(Modeling code records)
+++
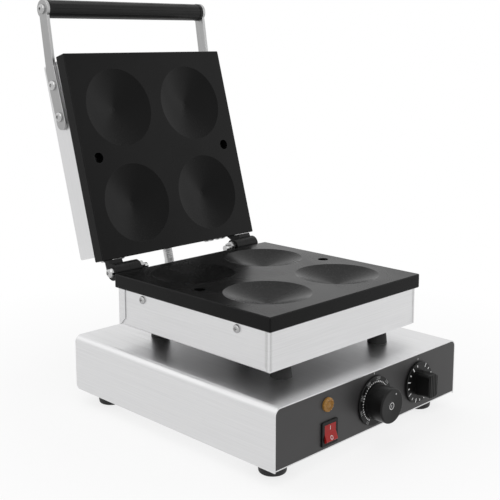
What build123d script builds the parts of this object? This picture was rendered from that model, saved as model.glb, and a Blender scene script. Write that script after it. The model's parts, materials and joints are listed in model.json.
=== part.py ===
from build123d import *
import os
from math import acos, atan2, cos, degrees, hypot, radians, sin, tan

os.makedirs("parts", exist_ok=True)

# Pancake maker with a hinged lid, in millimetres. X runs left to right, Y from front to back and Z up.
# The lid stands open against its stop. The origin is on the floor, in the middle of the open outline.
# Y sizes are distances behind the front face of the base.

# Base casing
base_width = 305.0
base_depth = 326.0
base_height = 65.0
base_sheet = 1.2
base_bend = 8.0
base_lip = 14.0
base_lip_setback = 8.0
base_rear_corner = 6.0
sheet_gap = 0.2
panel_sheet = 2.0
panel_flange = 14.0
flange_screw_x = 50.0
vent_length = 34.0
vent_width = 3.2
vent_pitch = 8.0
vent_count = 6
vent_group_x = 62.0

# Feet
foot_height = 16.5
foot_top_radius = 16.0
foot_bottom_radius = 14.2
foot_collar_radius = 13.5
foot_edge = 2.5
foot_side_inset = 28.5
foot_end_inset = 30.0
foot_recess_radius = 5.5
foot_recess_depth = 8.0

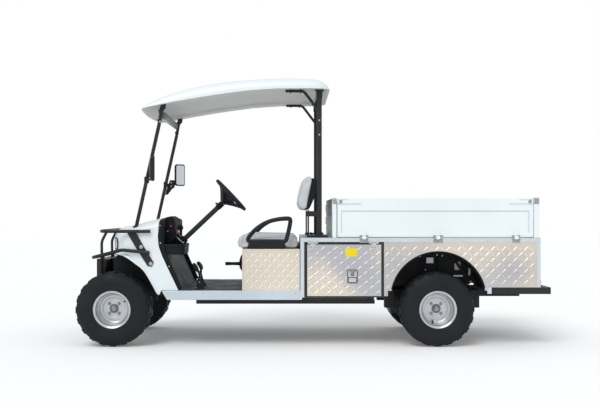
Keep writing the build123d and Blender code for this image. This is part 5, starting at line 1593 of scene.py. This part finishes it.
+++
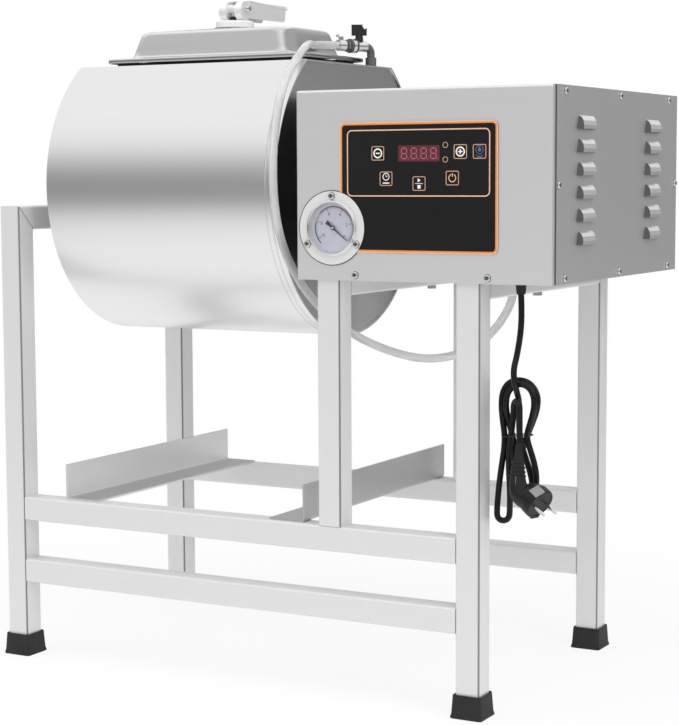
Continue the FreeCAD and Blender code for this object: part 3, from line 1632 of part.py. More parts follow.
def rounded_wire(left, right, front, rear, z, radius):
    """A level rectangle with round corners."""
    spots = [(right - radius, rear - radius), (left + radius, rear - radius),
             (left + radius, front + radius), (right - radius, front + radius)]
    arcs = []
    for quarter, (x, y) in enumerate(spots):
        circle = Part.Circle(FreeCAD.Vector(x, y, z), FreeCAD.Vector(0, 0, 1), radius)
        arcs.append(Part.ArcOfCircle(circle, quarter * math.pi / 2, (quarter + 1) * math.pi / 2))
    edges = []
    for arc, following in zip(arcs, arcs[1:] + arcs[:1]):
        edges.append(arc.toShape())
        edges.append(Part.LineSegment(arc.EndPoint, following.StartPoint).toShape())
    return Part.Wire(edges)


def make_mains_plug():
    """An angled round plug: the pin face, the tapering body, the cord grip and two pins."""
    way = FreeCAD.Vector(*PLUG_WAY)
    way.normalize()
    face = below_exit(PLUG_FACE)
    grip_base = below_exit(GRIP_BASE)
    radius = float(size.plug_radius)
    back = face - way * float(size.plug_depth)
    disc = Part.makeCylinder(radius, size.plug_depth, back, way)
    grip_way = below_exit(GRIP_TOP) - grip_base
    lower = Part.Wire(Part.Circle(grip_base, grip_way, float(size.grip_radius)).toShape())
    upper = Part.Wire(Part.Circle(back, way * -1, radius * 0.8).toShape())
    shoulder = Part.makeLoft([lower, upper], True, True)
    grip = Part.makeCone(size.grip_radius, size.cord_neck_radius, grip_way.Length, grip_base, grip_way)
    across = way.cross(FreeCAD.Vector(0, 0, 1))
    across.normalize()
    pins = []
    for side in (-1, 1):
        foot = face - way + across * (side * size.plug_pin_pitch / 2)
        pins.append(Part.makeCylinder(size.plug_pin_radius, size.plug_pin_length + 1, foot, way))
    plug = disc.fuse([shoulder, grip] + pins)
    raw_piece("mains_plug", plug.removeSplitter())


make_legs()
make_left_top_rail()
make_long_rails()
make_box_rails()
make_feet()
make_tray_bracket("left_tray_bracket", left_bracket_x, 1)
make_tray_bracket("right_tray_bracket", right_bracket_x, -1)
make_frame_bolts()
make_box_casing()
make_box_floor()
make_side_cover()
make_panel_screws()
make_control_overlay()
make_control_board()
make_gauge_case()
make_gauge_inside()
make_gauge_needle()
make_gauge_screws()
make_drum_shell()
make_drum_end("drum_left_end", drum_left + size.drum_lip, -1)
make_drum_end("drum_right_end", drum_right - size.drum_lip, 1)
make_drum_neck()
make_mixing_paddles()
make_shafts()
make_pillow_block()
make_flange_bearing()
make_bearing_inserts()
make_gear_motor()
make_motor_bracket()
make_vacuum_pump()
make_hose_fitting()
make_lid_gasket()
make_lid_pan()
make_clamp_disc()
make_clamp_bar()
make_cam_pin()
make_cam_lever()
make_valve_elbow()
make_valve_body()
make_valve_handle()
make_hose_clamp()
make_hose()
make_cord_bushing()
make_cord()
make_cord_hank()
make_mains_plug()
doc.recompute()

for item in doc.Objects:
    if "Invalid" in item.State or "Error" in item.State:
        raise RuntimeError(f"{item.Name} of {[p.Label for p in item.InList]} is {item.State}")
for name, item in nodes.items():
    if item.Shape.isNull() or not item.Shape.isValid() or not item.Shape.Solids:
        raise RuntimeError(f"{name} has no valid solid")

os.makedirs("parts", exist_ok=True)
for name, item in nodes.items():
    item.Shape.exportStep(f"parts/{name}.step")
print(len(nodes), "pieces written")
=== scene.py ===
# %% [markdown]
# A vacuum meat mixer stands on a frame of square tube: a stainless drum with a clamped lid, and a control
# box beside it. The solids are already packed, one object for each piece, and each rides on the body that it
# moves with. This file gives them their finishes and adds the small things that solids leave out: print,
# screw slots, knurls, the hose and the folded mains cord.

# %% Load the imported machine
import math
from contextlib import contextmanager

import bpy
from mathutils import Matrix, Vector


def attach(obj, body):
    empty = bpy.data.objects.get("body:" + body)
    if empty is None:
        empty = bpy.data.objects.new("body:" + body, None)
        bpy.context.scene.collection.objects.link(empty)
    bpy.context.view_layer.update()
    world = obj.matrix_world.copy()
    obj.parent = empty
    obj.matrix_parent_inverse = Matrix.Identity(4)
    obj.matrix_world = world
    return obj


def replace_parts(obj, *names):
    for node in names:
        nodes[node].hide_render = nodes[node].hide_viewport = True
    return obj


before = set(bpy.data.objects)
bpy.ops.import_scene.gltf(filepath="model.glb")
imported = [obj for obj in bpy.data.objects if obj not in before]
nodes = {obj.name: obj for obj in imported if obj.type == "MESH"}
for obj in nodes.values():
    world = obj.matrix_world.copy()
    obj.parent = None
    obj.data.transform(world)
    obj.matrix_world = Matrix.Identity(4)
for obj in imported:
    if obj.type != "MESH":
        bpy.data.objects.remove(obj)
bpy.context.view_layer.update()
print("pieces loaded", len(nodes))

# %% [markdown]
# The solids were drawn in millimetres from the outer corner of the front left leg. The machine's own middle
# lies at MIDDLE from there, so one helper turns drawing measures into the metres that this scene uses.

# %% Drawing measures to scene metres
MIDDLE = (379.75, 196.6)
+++
▸ TASK PROMPT
Filter the records, keeping only lines that contain "MESH", and show those lines.

▸ COMPLETE RESPONSE
nodes = {obj.name: obj for obj in imported if obj.type == "MESH"}
    if obj.type != "MESH":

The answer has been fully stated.